— START —
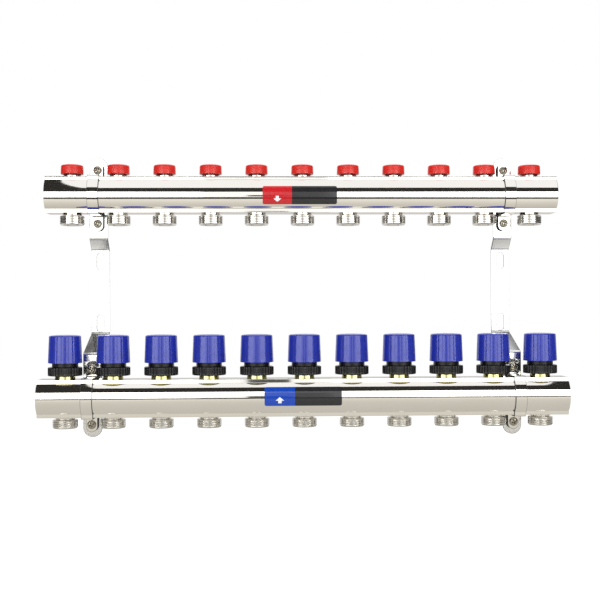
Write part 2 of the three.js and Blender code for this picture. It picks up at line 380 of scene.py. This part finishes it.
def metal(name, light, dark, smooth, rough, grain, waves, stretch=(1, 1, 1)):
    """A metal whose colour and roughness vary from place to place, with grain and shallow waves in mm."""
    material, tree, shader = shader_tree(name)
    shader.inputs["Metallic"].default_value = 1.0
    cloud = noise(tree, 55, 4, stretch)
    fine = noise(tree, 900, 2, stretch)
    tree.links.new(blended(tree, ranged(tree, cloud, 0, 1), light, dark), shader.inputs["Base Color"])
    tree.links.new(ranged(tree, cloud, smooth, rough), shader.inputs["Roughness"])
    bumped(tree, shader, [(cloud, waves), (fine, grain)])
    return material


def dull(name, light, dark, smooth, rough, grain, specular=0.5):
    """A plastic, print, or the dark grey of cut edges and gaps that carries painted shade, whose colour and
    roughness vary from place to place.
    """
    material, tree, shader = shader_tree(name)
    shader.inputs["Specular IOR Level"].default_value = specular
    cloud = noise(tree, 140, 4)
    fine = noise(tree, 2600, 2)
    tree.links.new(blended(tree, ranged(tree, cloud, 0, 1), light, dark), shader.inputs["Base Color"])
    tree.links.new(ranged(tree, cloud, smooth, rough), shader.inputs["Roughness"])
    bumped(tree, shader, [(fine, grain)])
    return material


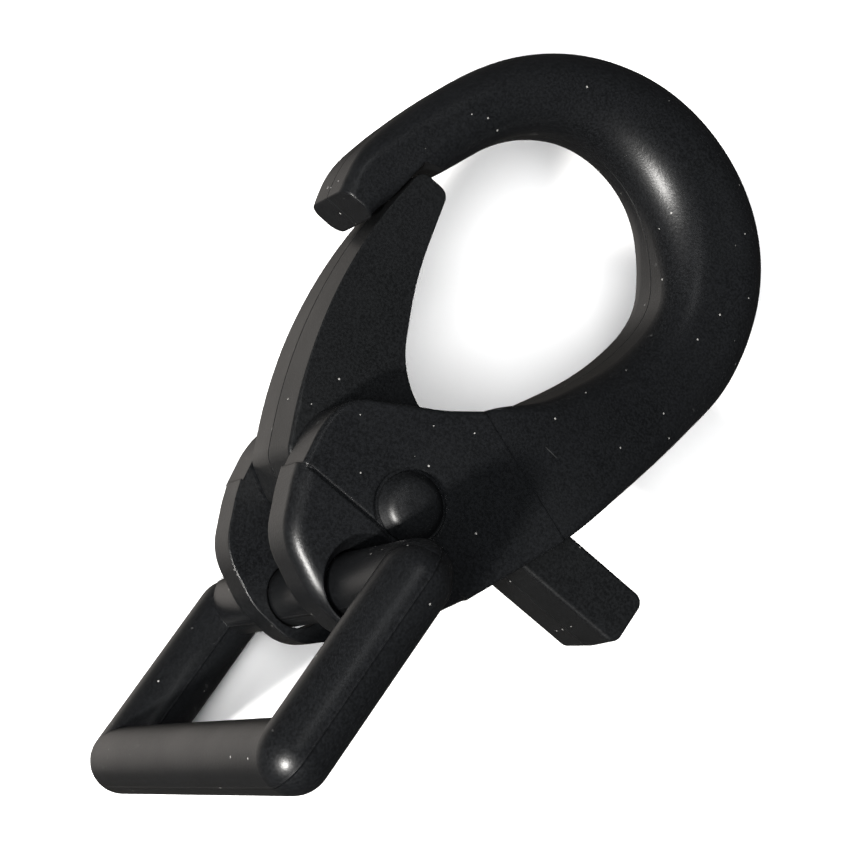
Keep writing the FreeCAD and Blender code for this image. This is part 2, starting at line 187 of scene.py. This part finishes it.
— END —
● Prompt:
Copy out the whole listing, exactly as written.

● Exercise result:
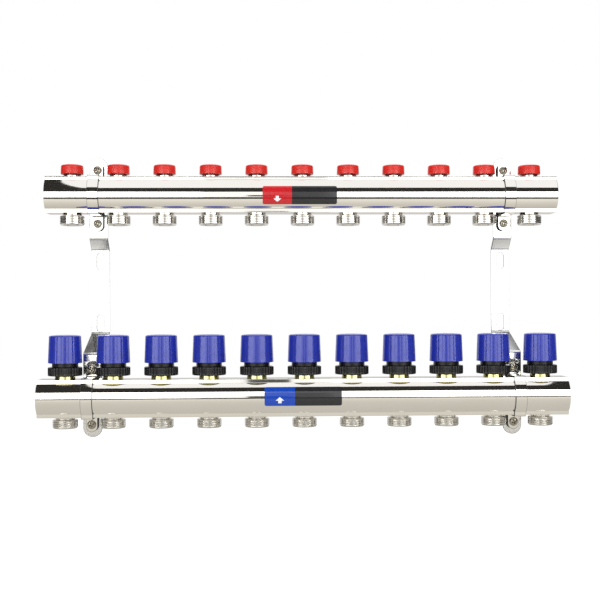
Write part 2 of the three.js and Blender code for this picture. It picks up at line 380 of scene.py. This part finishes it.
def metal(name, light, dark, smooth, rough, grain, waves, stretch=(1, 1, 1)):
    """A metal whose colour and roughness vary from place to place, with grain and shallow waves in mm."""
    material, tree, shader = shader_tree(name)
    shader.inputs["Metallic"].default_value = 1.0
    cloud = noise(tree, 55, 4, stretch)
    fine = noise(tree, 900, 2, stretch)
    tree.links.new(blended(tree, ranged(tree, cloud, 0, 1), light, dark), shader.inputs["Base Color"])
    tree.links.new(ranged(tree, cloud, smooth, rough), shader.inputs["Roughness"])
    bumped(tree, shader, [(cloud, waves), (fine, grain)])
    return material


def dull(name, light, dark, smooth, rough, grain, specular=0.5):
    """A plastic, print, or the dark grey of cut edges and gaps that carries painted shade, whose colour and
    roughness vary from place to place.
    """
    material, tree, shader = shader_tree(name)
    shader.inputs["Specular IOR Level"].default_value = specular
    cloud = noise(tree, 140, 4)
    fine = noise(tree, 2600, 2)
    tree.links.new(blended(tree, ranged(tree, cloud, 0, 1), light, dark), shader.inputs["Base Color"])
    tree.links.new(ranged(tree, cloud, smooth, rough), shader.inputs["Roughness"])
    bumped(tree, shader, [(fine, grain)])
    return material


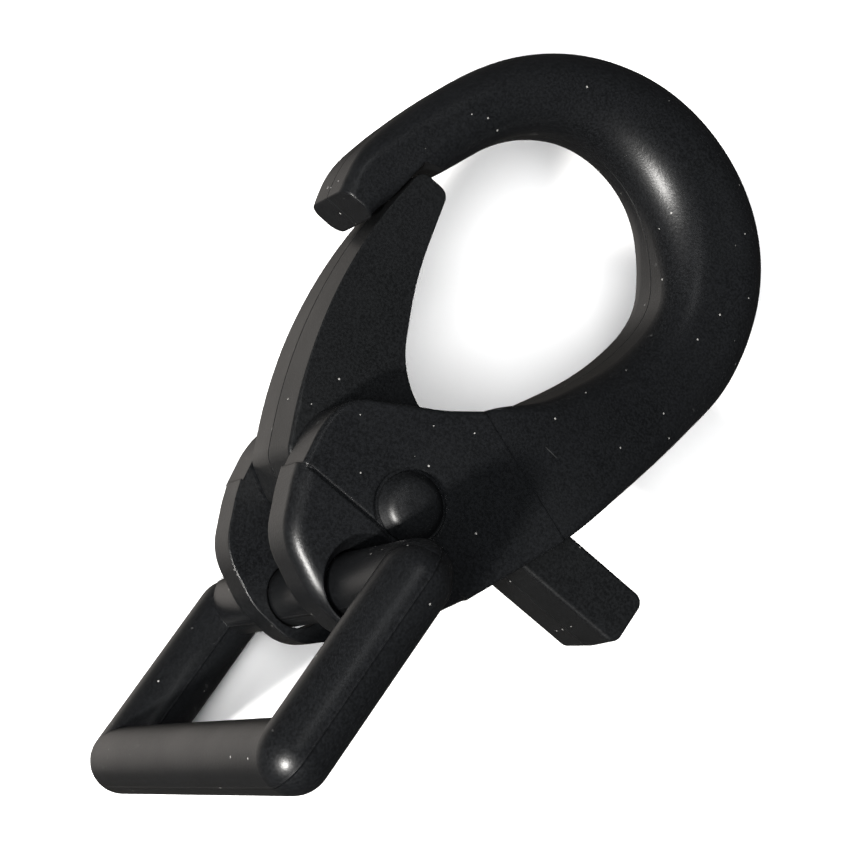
Keep writing the FreeCAD and Blender code for this image. This is part 2, starting at line 187 of scene.py. This part finishes it.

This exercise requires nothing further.